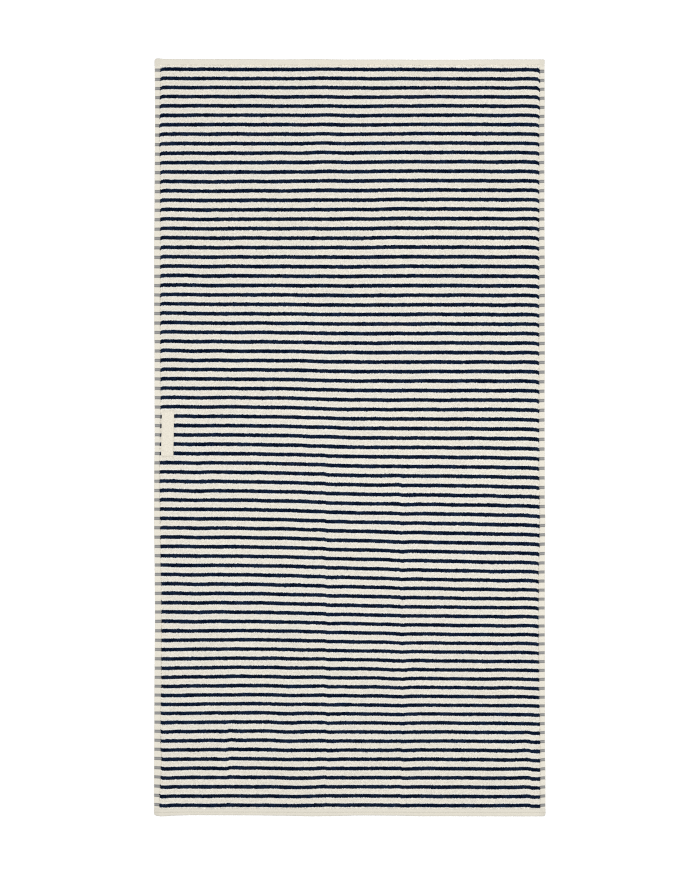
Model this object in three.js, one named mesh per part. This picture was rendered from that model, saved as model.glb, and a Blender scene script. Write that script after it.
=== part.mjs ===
// Striped terry bath towel, spread out flat with its face up.
// Millimetres, +Z up. X runs across the width and Y along the length, and the origin
// is on the surface that the towel lies on, under the middle of the cloth.
import * as THREE from "three";

// Driving dimensions of the cloth
const clothWidth = 700;
const clothLength = 1356;
const cornerRadius = 5;
const pileThickness = 4.2;
const flatThickness = 1.3;
const sideBorder = 11.6;
const shoulderWidth = 3;

// The cloth's rim is rounded over this width, from this share of its thickness
const rimWidth = 1.5;
const rimShare = 0.55;

// The two end hems: how far each is turned in, where it is stitched, and where the pile starts
const hemThickness = 2.6;
const hemEase = 0.6;
const topHem = { depth: 10.2, stitch: 9, pileStart: 10.8 };
const bottomHem = { depth: 8, stitch: 6.5, pileStart: 13.6 };
const stitchDip = 0.5;
const stitchHalfWidth = 0.6;

// The woven label, which is sewn down on the face and sits in the pile
const label = {
  width: 22,
  length: 81,
  thickness: 1,
  fromLeftEdge: 24.3,
  alongLength: 6.8,
  tilt: THREE.MathUtils.degToRad(-1),
  press: 1.2,
  margin: 1.4,
  slope: 4,
};
const seatGap = 0.3;

// Soft creases that are left in the pile from folding, each along the length
const creaseHalfWidth = 9;
const creaseFade = 60;
const creases = [
  { x: -219, from: -590, to: -520, depth: 0.4 },
  { x: -31, from: -615, to: -25, depth: 0.5 },
  { x: 105, from: -650, to: -75, depth: 0.5 },
];

// How far each edge wanders out of a straight line, at places along that edge
const leftEdge = [
  { at: -616, out: 1 },
  { at: -473, out: 0.5 },
  { at: -329, out: -0.6 },
  { at: -258, out: -0.7 },
  { at: -186, out: 0 },
  { at: -79, out: 0.8 },
  { at: 100, out: -0.4 },
  { at: 243, out: 0.7 },
  { at: 458, out: 0.5 },
  { at: 673, out: -0.5 },
];
const rightEdge = [
  { at: -616, out: 0.6 },
  { at: -400, out: 0.3 },
  { at: -258, out: 0 },
  { at: -186, out: 0.2 },
  { at: -115, out: 1 },
  { at: -40, out: 0.1 },
  { at: 100, out: -0.1 },
  { at: 300, out: 0.3 },
  { at: 600, out: -0.4 },
];
const topEdge = [
  { at: -340, out: 1 },
  { at: -310, out: 0.4 },
  { at: -230, out: 0.4 },
  { at: -31, out: 0 },
  { at: 55, out: -1 },
  { at: 112, out: -1.2 },
  { at: 170, out: -1 },
  { at: 198, out: -0.3 },
  { at: 284, out: 0 },
  { at: 341, out: 0.3 },
];
const bottomEdge = [
  { at: -346, out: 0.4 },
  { at: -317, out: -0.4 },
  { at: -288, out: -0.9 },
  { at: -230, out: -0.7 },
  { at: -90, out: 0.4 },
  { at: 25, out: -0.2 },
  { at: 112, out: 0.4 },
  { at: 225, out: 0 },
  { at: 325, out: 1 },
];

// Spacing of the stations over the open field, and the closest that two may come
const columnSpacing = 56;
const rowSpacing = 60;
const closestStations = 0.35;

const halfWidth = clothWidth / 2;
const halfLength = clothLength / 2;
const labelX = label.fromLeftEdge - halfWidth;
const labelZ = pileThickness - label.press + seatGap;

// Reads an edge's table at one place, easing from each row to the next
function wander(edge, at) {
  const next = edge.findIndex((row) => row.at > at);
  if (next === 0) {
    return edge[0].out;
  }
  if (next < 0) {
    return edge[edge.length - 1].out;
  }
  const before = edge[next - 1];
  const after = edge[next];
  const part = THREE.MathUtils.smoothstep(at, before.at, after.at);
  return THREE.MathUtils.lerp(before.out, after.out, part);
}

// Distances in from an edge where the cloth's form changes: its round rim, its corner
// arc, its flat weave or hem, and the round shoulder of the pile
function rimSteps() {
  return [0, rimWidth / 3, rimWidth, cornerRadius * 0.6, cornerRadius];
}

function shoulderSteps(start) {
  return [0, 0.13, 0.4, 1].map((part) => start + part * shoulderWidth);
}

function hemSteps(hem) {
  return [
    hem.stitch - stitchHalfWidth,
    hem.stitch,
    hem.stitch + stitchHalfWidth,
    hem.depth,
    hem.depth + hemEase,
  ];
}

function evenSteps(from, to, spacing) {
  const count = Math.round((to - from) / spacing);
  const steps = [];
  for (let k = 0; k <= count; k++) {
    steps.push(THREE.MathUtils.lerp(from, to, k / count));
  }
  return steps;
}

// Sorts stations and drops any that comes too close behind another
function stations(list) {
  const sorted = [...list].sort((a, b) => a - b);
  return sorted.filter((value, k) => k === 0 || value - sorted[k - 1] > closestStations);
}

function columnStations() {
  const inner = sideBorder + shoulderWidth;
  const labelHalf = label.width / 2 + label.margin;
  const list = evenSteps(inner - halfWidth, halfWidth - inner, columnSpacing);
  for (const step of [...rimSteps(), ...shoulderSteps(sideBorder)]) {
    list.push(step - halfWidth, halfWidth - step);
  }
  for (const crease of creases) {
    list.push(crease.x - creaseHalfWidth, crease.x, crease.x + creaseHalfWidth);
  }
  list.push(labelX + labelHalf, labelX + labelHalf + label.slope);
  return stations(list);
}

function rowStations() {
  const lowest = bottomHem.pileStart + shoulderWidth - halfLength;
  const highest = halfLength - topHem.pileStart - shoulderWidth;
  const labelHalf = label.length / 2 + label.margin;
  const list = evenSteps(lowest, highest, rowSpacing);
  for (const [hem, side] of [[topHem, 1], [bottomHem, -1]]) {
    for (const step of [...rimSteps(), ...hemSteps(hem), ...shoulderSteps(hem.pileStart)]) {
      list.push(side * (halfLength - step));
    }
  }
  for (const side of [-1, 1]) {
    list.push(label.alongLength + side * labelHalf);
    list.push(label.alongLength + side * (labelHalf + label.slope));
  }
  return stations(list);
}

// The pile's height over the flat weave, rounded down to it at the field's edges
function pileHeight(fromSide, fromEnd, hem) {
  const inside = Math.min(fromSide - sideBorder, fromEnd - hem.pileStart);
  if (inside <= 0) {
    return 0;
  }
  const part = 1 - Math.min(inside / shoulderWidth, 1);
  const rise = Math.sqrt(1 - part * part);
  return THREE.MathUtils.lerp(flatThickness, pileThickness, rise);
}

// The turned hem's height, with the dip that its row of stitches draws in
function hemHeight(fromEnd, hem) {
  if (fromEnd >= hem.depth + hemEase) {
    return 0;
  }
  const dip = 1 - Math.min(Math.abs(fromEnd - hem.stitch) / stitchHalfWidth, 1);
  return hemThickness - stitchDip * dip;
}

// How far the sewn label holds the pile down at a place
function labelPress(x, y) {
  const pastSide = Math.abs(x - labelX) - label.width / 2 - label.margin;
  const pastEnd = Math.abs(y - label.alongLength) - label.length / 2 - label.margin;
  const past = Math.max(pastSide, pastEnd, 0);
  return label.press * Math.max(1 - past / label.slope, 0);
}

// How far the fold creases lower the pile at a place
function creaseDip(x, y) {
  let dip = 0;
  for (const crease of creases) {
    const across = Math.max(1 - Math.abs(x - crease.x) / creaseHalfWidth, 0);
    const past = Math.max(crease.from - y, y - crease.to, 0);
    dip += crease.depth * across * Math.max(1 - past / creaseFade, 0);
  }
  return dip;
}

function surfaceHeight(x, y) {
  const fromSide = halfWidth - Math.abs(x);
  const fromEnd = halfLength - Math.abs(y);
  const hem = y > 0 ? topHem : bottomHem;
  const pile = pileHeight(fromSide, fromEnd, hem) - creaseDip(x, y) - labelPress(x, y);
  const thickness = Math.max(flatThickness, hemHeight(fromEnd, hem), pile);
  const fromRim = Math.min(fromSide, fromEnd, rimWidth);
  return thickness * THREE.MathUtils.lerp(rimShare, 1, Math.sqrt(fromRim / rimWidth));
}

// Moves a place on the straight-edged cloth to where it lies: round the corners,
// then in or out with the four edges
function placeOnCloth(x, y) {
  const past = new THREE.Vector2(
    Math.abs(x) - halfWidth + cornerRadius,
    Math.abs(y) - halfLength + cornerRadius,
  );
  const pull = new THREE.Vector2(0, 0);
  if (past.x > 0 && past.y > 0) {
    const round = Math.max(past.x, past.y) / past.length();
    pull.copy(past).multiplyScalar(1 - round);
  }
  const across = (x + halfWidth) / clothWidth;
  const along = (y + halfLength) / clothLength;
  const sideShift = THREE.MathUtils.lerp(-wander(leftEdge, y), wander(rightEdge, y), across);
  const endShift = THREE.MathUtils.lerp(-wander(bottomEdge, x), wander(topEdge, x), along);
  return new THREE.Vector2(
    x - Math.sign(x) * pull.x + sideShift,
    y - Math.sign(y) * pull.y + endShift,
  );
}

// One closed sheet: a grid of the top's stations, a wall down from its rim, and a flat
// underside over the same rim
function clothGeometry() {
  const columns = columnStations();
  const rows = rowStations();
  const points = [];
  for (const y of rows) {
    for (const x of columns) {
      const place = placeOnCloth(x, y);
      points.push(new THREE.Vector3(place.x, place.y, surfaceHeight(x, y)));
    }
  }
  const index = (column, row) => row * columns.length + column;
  const lastColumn = columns.length - 1;
  const lastRow = rows.length - 1;
  const faces = [];
  for (let row = 0; row < lastRow; row++) {
    for (let column = 0; column < lastColumn; column++) {
      const a = index(column, row);
      const b = index(column + 1, row);
      const c = index(column + 1, row + 1);
      const d = index(column, row + 1);
      faces.push(a, b, c, a, c, d);
    }
  }

  // The rim runs anticlockwise seen from above
  const rim = [];
  for (let column = 0; column < lastColumn; column++) {
    rim.push(index(column, 0));
  }
  for (let row = 0; row < lastRow; row++) {
    rim.push(index(lastColumn, row));
  }
  for (let column = lastColumn; column > 0; column--) {
    rim.push(index(column, lastRow));
  }
  for (let row = lastRow; row > 0; row--) {
    rim.push(index(0, row));
  }
  const base = points.length;
  for (const upper of rim) {
    points.push(new THREE.Vector3(points[upper].x, points[upper].y, 0));
  }
  rim.forEach((upper, k) => {
    const after = (k + 1) % rim.length;
    faces.push(base + k, base + after, rim[after], base + k, rim[after], upper);
  });
  const outline = points.slice(base).map((point) => new THREE.Vector2(point.x, point.y));
  for (const [a, b, c] of THREE.ShapeUtils.triangulateShape(outline, [])) {
    faces.push(base + a, base + c, base + b);
  }

  const geometry = new THREE.BufferGeometry().setFromPoints(points);
  geometry.setIndex(faces);
  geometry.computeVertexNormals();
  return geometry;
}

function clothMesh() {
  const cotton = new THREE.MeshStandardMaterial({
    color: 0xeae5d8,
    roughness: 0.95,
    metalness: 0,
  });
  const mesh = new THREE.Mesh(clothGeometry(), cotton);
  mesh.name = "towel_cloth";
  return mesh;
}

function labelMesh() {
  const tape = new THREE.MeshStandardMaterial({
    color: 0xe9e3d6,
    roughness: 0.8,
    metalness: 0,
  });
  const geometry = new THREE.BoxGeometry(label.width, label.length, label.thickness);
  geometry.translate(0, 0, label.thickness / 2);
  const mesh = new THREE.Mesh(geometry, tape);
  mesh.name = "side_label";
  mesh.position.set(labelX, label.alongLength, labelZ);
  mesh.rotation.z = label.tilt;
  return mesh;
}

const towel = new THREE.Group();
towel.add(clothMesh(), labelMesh());

export default towel;
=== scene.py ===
import math

import bmesh
import bpy
import numpy as np
from mathutils import Matrix


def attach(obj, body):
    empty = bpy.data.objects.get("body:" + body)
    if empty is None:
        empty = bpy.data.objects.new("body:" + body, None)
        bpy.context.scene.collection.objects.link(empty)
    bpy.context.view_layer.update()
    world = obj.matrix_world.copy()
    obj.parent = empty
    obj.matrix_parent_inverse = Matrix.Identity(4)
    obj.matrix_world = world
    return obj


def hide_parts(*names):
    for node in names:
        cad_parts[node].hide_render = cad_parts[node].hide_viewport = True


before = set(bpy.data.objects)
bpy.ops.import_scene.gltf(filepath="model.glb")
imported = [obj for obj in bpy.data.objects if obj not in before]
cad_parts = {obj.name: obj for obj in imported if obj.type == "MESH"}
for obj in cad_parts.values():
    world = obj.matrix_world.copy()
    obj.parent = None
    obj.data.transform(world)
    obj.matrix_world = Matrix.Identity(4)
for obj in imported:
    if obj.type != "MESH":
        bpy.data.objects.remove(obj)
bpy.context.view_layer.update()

# The studio. One camera straight above the middle of the towel, a wide lamp overhead, a
# weak and very soft light from the upper left, even pale surroundings, and a white floor that
# is lit until it is pure white, so that the towel lies on it as if it were cut out.
FACE_HEIGHT = 0.004  # metres from the floor to the face of the towel
PICTURE_LENGTH = 1.568  # metres along the picture's long side, at the towel's face
CAMERA_RIGHT = 0.0007  # metres that the camera stands right of the towel's middle

scene = bpy.context.scene
camera_data = bpy.data.cameras.new("camera_above")
camera_data.lens = 100
camera_data.sensor_width = 36
camera_data.clip_end = 50
camera = bpy.data.objects.new("camera_above", camera_data)
camera_height = FACE_HEIGHT + PICTURE_LENGTH * camera_data.lens / camera_data.sensor_width
camera.location = (CAMERA_RIGHT, 0, camera_height)
scene.collection.objects.link(camera)
scene.camera = camera

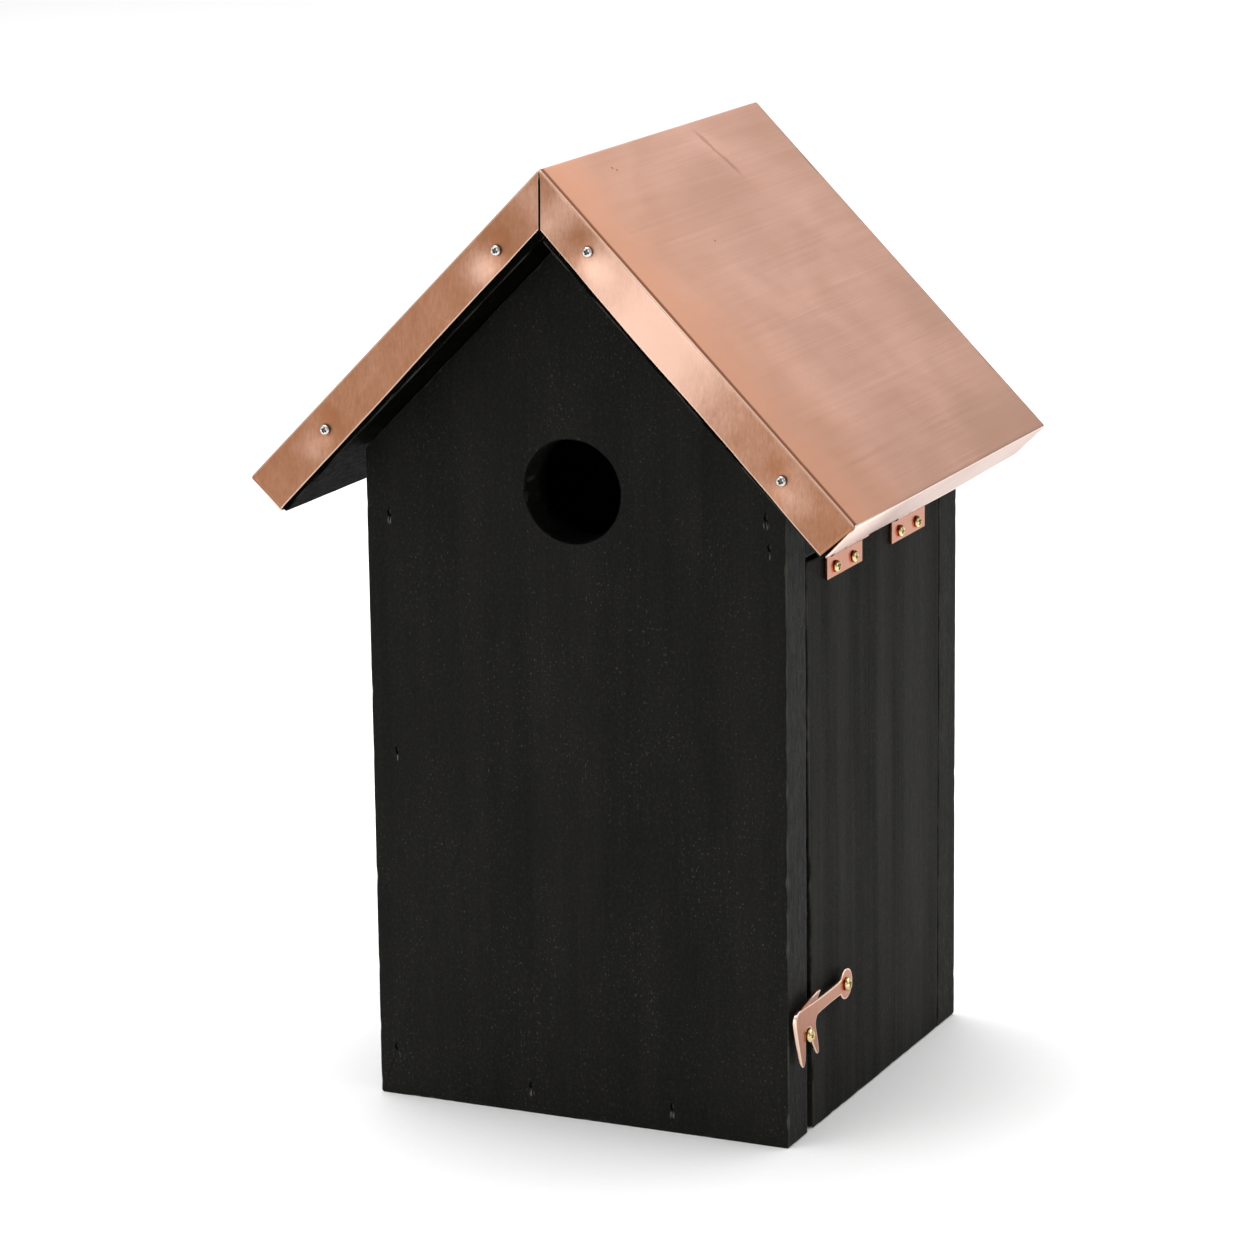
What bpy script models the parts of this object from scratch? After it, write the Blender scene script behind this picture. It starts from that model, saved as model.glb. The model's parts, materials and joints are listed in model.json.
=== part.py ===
"""Gabled nest box: black stained boards, a folded copper roof sheet and a drop-down side door.

Units are metres with +Z up. The origin is under the middle of the body, on the plane it stands on.
The front, with the entrance hole, faces -Y, and the door is on the +X side. Each fastener is modelled
along its own +Z, which points out of the surface that it is driven into.
"""
from math import asin, cos, degrees, pi, radians, sin, sqrt

import bmesh
import bpy
from mathutils import Matrix, Vector

MM = 0.001

# Body
WIDTH = 140.0 * MM
DEPTH = 142.5 * MM
BOARD = 15.0 * MM
JOINT_GAP = 0.2 * MM
ARRIS = 0.6 * MM
ARRIS_STEPS = 2
FRONT = -DEPTH / 2
BACK = DEPTH / 2
SIDE = WIDTH / 2

# Roof, whose two slopes are square to each other
RIDGE_HEIGHT = 300.7 * MM
SLOPE = 141.3 * MM
FLANGE_AT_RIDGE = 12.5 * MM
FLANGE_AT_EAVE = 14.0 * MM
FRONT_OVERHANG = 19.3 * MM
BACK_OVERHANG = 1.5 * MM
SHEET = 0.6 * MM
ROOF_BOARD = 14.5 * MM
BOARD_TOP = SHEET + JOINT_GAP
BOARD_UNDER = BOARD_TOP + ROOF_BOARD
WALL_TOP = BOARD_UNDER + JOINT_GAP
RIDGE_MITRE = 0.8 * MM
CORNER_GAP = 1.3 * MM
ROOF_FRONT = FRONT - FRONT_OVERHANG
ROOF_BACK = BACK + BACK_OVERHANG

# Entrance, drainage and hanging holes
ENTRANCE_RADIUS = 16.0 * MM
ENTRANCE_HEIGHT = 200.0 * MM
DRAIN_RADIUS = 2.5 * MM
DRAIN_SPACING = 60.0 * MM
KEYHOLE_HEIGHT = 236.0 * MM
KEYHOLE_RADIUS = 5.0 * MM
KEYHOLE_SLOT = 2.7 * MM
KEYHOLE_RISE = 13.0 * MM

# Door and the rail over it
DOOR_TOP = 180.3 * MM
DOOR_BOTTOM = 0.3 * MM
DOOR_FRONT_GAP_TOP = 1.1 * MM
DOOR_FRONT_GAP_BOTTOM = 5.2 * MM
DOOR_BACK_GAP = 0.6 * MM
RAIL_BOTTOM = 182.1 * MM

# Butt hinges
HINGE_AXIS_X = SIDE + 1.9 * MM
HINGE_AXIS_Z = 181.2 * MM
HINGE_LENGTH = 28.4 * MM
HINGE_STARTS = {"front": 29.6 * MM, "rear": 83.0 * MM}
LEAF = 1.0 * MM
LEAF_GAP = 0.1 * MM
LEAF_REACH = 8.9 * MM
KNUCKLE_RADIUS = 1.6 * MM
KNUCKLE_CLEARANCE = 0.3 * MM
MIDDLE_KNUCKLE = 9.6 * MM
PIN_RADIUS = 0.8 * MM
PIN_BORE = 0.92 * MM
SCREW_INSET = 7.0 * MM
SCREW_HEIGHT = 6.0 * MM

# Latch hook, in distances back from the front face and up from the ground
HOOK_STAND_OFF = 1.7 * MM
HOOK_THICKNESS = 1.2 * MM
HOOK_EYE = (40.1 * MM, 41.4 * MM)
HOOK_EYE_RADIUS = 4.9 * MM
HOOK_EYE_BORE = 1.55 * MM
CATCH = (9.45 * MM, 34.0 * MM)
SLOT_RADIUS = 2.45 * MM

# Brads: rectangular nails set below the surface
BRAD_HEAD = (1.3 * MM, 2.1 * MM)
BRAD_SHANK = (1.0 * MM, 1.2 * MM)
BRAD_LENGTH = 30.0 * MM
BRAD_SET = 1.0 * MM
BRAD_HOLE_PLAY = 0.4 * MM
WALL_BRADS = (
    (-62.3, 188.9),
    (-61.6, 113.1),
    (-64.2, 15.9),
    (-17.3, 9.1),
    (31.0, 8.3),
    (63.5, 197.0),
    (64.5, 187.9),
)
ROOF_BRAD_SLOPES = (45.0 * MM, 100.0 * MM)

# Round-head screws through the front flange: distance down the slope, then in from its edge
FLANGE_SCREWS = {
    "left": ((28.0, 7.4), (110.8, 6.9)),
    "right": ((27.7, 6.0), (116.3, 7.9)),
}
BACK_FLANGE_SCREWS = ((28.0, 7.0), (113.0, 7.0))
HOLE_PLAY = 0.15 * MM
SIDES = {"left": -1, "right": 1}


def material(name, colour, roughness, metallic):
    """One Principled finish."""
    made = bpy.data.materials.new(name)
    made.use_nodes = True
    shader = made.node_tree.nodes["Principled BSDF"]
    shader.inputs["Base Color"].default_value = (*colour, 1.0)
    shader.inputs["Roughness"].default_value = roughness
    shader.inputs["Metallic"].default_value = metallic
    made.diffuse_color = (*colour, 1.0)
    return made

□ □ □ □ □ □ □

**What is being asked**
Extract exactly and only these lines: the line containing "geometry = new THREE.BufferGeometry().setFromPoints(points);", the line containing "imported = [obj", and every line between them.

**Answer for the task**
  const geometry = new THREE.BufferGeometry().setFromPoints(points);
  geometry.setIndex(faces);
  geometry.computeVertexNormals();
  return geometry;
}

function clothMesh() {
  const cotton = new THREE.MeshStandardMaterial({
    color: 0xeae5d8,
    roughness: 0.95,
    metalness: 0,
  });
  const mesh = new THREE.Mesh(clothGeometry(), cotton);
  mesh.name = "towel_cloth";
  return mesh;
}

function labelMesh() {
  const tape = new THREE.MeshStandardMaterial({
    color: 0xe9e3d6,
    roughness: 0.8,
    metalness: 0,
  });
  const geometry = new THREE.BoxGeometry(label.width, label.length, label.thickness);
  geometry.translate(0, 0, label.thickness / 2);
  const mesh = new THREE.Mesh(geometry, tape);
  mesh.name = "side_label";
  mesh.position.set(labelX, label.alongLength, labelZ);
  mesh.rotation.z = label.tilt;
  return mesh;
}

const towel = new THREE.Group();
towel.add(clothMesh(), labelMesh());

export default towel;
=== scene.py ===
import math

import bmesh
import bpy
import numpy as np
from mathutils import Matrix


def attach(obj, body):
    empty = bpy.data.objects.get("body:" + body)
    if empty is None:
        empty = bpy.data.objects.new("body:" + body, None)
        bpy.context.scene.collection.objects.link(empty)
    bpy.context.view_layer.update()
    world = obj.matrix_world.copy()
    obj.parent = empty
    obj.matrix_parent_inverse = Matrix.Identity(4)
    obj.matrix_world = world
    return obj


def hide_parts(*names):
    for node in names:
        cad_parts[node].hide_render = cad_parts[node].hide_viewport = True


before = set(bpy.data.objects)
bpy.ops.import_scene.gltf(filepath="model.glb")
imported = [obj for obj in bpy.data.objects if obj not in before]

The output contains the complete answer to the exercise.